One key measure of global economic health is how much freight – raw materials and manufactured goods – is being shipped around the world and in the United States. In July of this year the Balctic Dry Index, a measure of the price to pay for the movement of raw materials by sea, hit a record breaking low and signaled a steep decline in global manufacturing and consumption.
This was a key indicator for where the economy was headed on a global scale.
Just a few months later we’ve received confirmation of this trend from FedEx, one of the largest shipping companies in the world.
Yes, Americans are still shopping, but they aren’t shopping at the same pace they were five years ago.
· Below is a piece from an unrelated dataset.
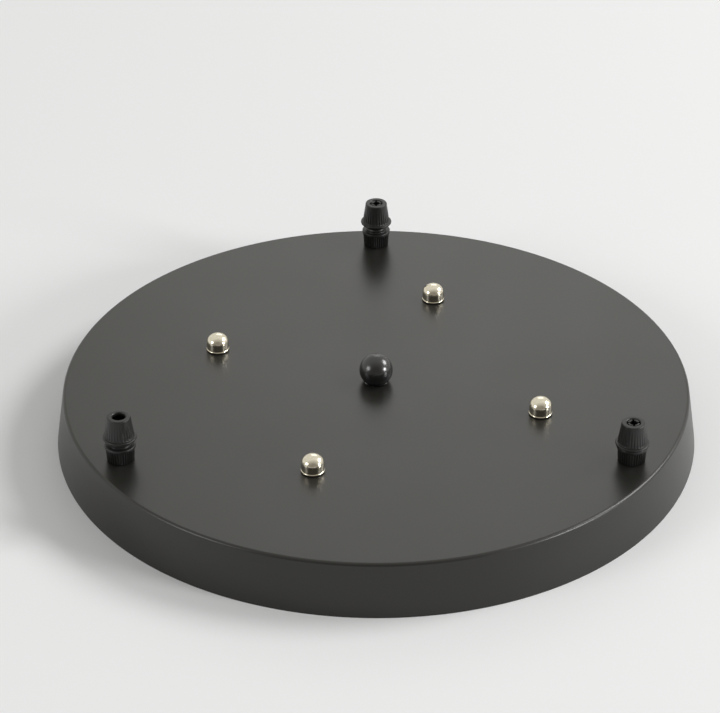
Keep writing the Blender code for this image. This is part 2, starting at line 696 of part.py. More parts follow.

Their jobs have been eliminated, wages reduced and credit has been restricted. FedEx’s latest earnings report is proof positive of this:
Earnings for the first quarter were below our expectations as weak global economic conditions dampened revenue growth, drove a shift by our customers to our deferred services and outpaced our near-term ability to reduce FedEx Express operating costs to match demand levels.
Prominent CEOs around the country see the writing on the wall, as do many political and financial insiders such as financier George Soros who warned earlier this year that even the best-case scenario will be painful:
I am not here to cheer you up.
The situation is about as serious and difficult as I’ve experienced in my career.
We are facing an extremely difficult time, comparable in many ways to the 1930s, the Great Depression. We are facing now a general retrenchment in the developed world, which threatens to put us in a decade of more stagnation, or worse.
The best-case scenario is a deflationary environment. The worst-case scenario is a collapse of the financial system.